*Objective:* Up to and including the line that contains "TABLE_BEAD_DROP = 8 * MM", write out each line of the material from its first line, exactly.

-- Start Data segment --

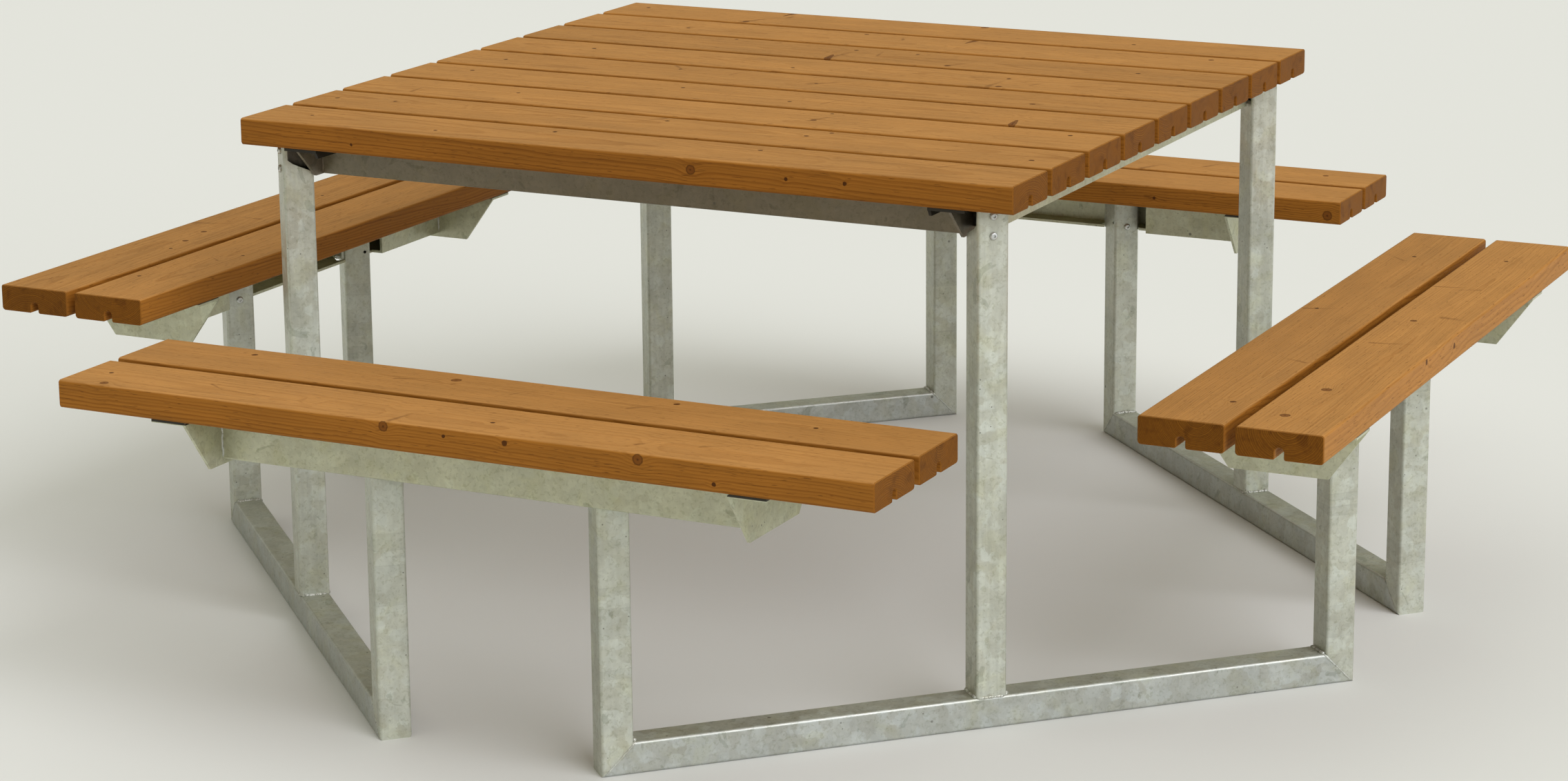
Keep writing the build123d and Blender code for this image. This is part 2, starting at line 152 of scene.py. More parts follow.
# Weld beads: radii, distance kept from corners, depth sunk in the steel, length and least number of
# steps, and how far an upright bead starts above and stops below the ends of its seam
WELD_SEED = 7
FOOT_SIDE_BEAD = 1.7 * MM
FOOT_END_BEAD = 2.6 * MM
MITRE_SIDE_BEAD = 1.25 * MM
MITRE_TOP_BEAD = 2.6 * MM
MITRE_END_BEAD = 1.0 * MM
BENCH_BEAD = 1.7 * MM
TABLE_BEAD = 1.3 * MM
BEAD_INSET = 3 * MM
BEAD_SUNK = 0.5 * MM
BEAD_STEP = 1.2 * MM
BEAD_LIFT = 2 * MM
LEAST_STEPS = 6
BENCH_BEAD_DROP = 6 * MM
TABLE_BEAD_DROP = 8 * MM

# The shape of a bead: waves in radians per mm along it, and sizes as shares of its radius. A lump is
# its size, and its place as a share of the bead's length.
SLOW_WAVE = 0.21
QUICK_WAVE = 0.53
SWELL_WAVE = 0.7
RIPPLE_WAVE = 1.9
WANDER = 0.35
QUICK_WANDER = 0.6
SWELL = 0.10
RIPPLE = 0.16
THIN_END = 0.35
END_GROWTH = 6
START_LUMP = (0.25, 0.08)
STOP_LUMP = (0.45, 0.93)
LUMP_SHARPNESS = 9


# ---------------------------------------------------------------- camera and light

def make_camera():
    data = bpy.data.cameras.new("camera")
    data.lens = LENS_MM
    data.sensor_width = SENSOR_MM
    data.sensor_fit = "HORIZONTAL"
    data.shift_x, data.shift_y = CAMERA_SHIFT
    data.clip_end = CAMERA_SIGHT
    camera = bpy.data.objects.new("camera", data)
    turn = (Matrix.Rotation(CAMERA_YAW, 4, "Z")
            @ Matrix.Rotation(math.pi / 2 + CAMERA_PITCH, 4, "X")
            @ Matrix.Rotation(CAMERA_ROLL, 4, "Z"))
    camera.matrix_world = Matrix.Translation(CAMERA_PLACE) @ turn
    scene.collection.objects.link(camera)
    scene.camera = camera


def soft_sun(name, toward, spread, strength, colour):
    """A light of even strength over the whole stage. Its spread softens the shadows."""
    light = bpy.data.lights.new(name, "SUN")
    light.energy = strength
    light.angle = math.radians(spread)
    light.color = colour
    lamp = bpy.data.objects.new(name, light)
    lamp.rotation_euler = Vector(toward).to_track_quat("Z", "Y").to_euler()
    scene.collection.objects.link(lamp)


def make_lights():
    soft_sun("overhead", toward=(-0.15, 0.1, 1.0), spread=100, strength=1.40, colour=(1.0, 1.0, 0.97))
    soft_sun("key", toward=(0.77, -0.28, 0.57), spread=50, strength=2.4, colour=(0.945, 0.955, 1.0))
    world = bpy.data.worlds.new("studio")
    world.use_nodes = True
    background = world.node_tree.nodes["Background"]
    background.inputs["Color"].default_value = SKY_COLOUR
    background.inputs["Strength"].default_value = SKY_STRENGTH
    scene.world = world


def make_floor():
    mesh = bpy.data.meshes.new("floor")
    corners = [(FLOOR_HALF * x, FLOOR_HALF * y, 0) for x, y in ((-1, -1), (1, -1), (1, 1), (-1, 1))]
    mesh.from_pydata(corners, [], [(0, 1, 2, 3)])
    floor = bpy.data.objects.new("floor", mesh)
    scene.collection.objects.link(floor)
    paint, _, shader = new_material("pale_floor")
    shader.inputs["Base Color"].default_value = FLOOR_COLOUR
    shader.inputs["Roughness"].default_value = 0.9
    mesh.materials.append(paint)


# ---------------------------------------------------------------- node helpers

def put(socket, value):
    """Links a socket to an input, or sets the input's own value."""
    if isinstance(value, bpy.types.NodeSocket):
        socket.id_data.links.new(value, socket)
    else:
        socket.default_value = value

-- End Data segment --

*Completed task:*
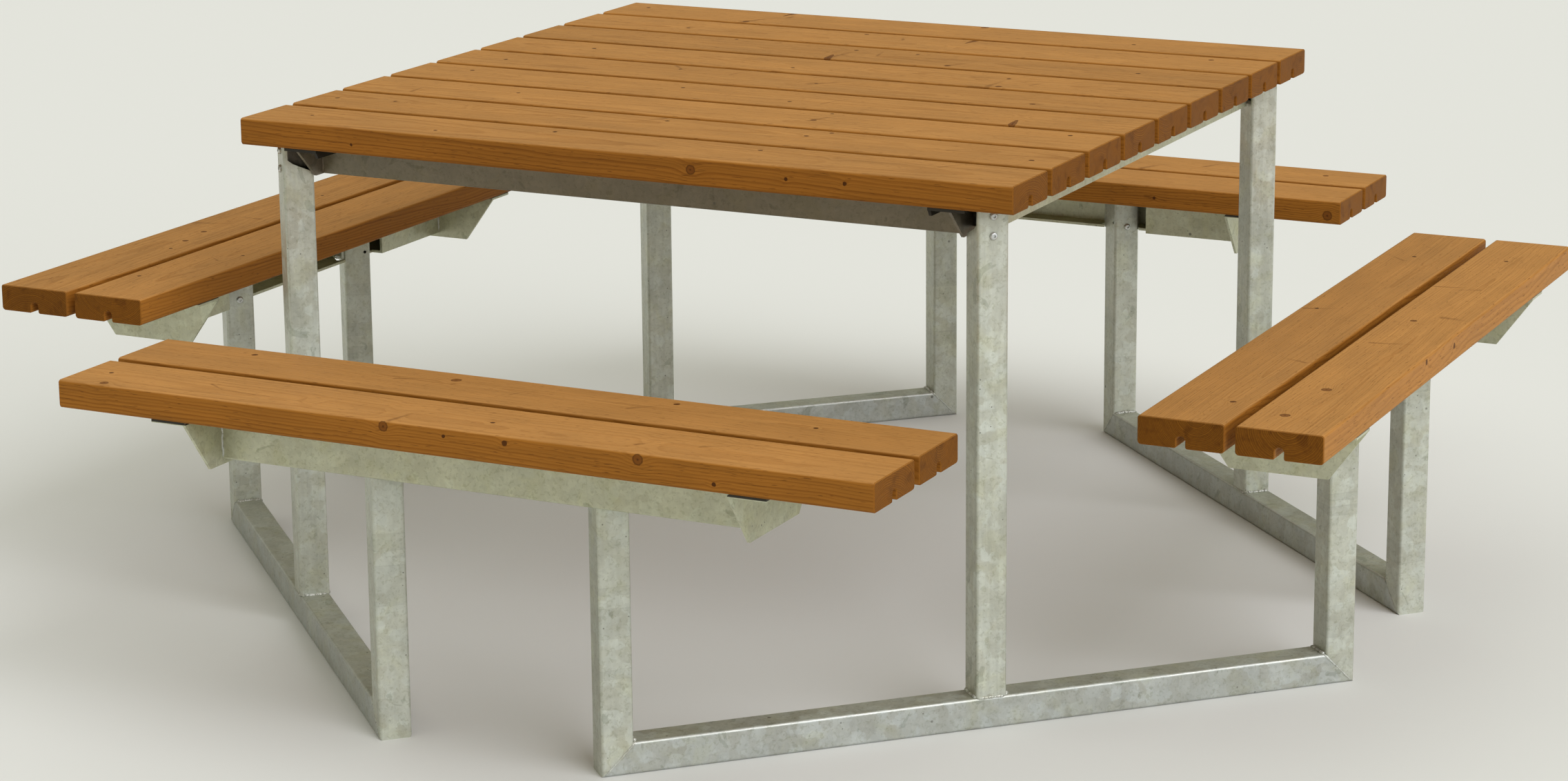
Keep writing the build123d and Blender code for this image. This is part 2, starting at line 152 of scene.py. More parts follow.
# Weld beads: radii, distance kept from corners, depth sunk in the steel, length and least number of
# steps, and how far an upright bead starts above and stops below the ends of its seam
WELD_SEED = 7
FOOT_SIDE_BEAD = 1.7 * MM
FOOT_END_BEAD = 2.6 * MM
MITRE_SIDE_BEAD = 1.25 * MM
MITRE_TOP_BEAD = 2.6 * MM
MITRE_END_BEAD = 1.0 * MM
BENCH_BEAD = 1.7 * MM
TABLE_BEAD = 1.3 * MM
BEAD_INSET = 3 * MM
BEAD_SUNK = 0.5 * MM
BEAD_STEP = 1.2 * MM
BEAD_LIFT = 2 * MM
LEAST_STEPS = 6
BENCH_BEAD_DROP = 6 * MM
TABLE_BEAD_DROP = 8 * MM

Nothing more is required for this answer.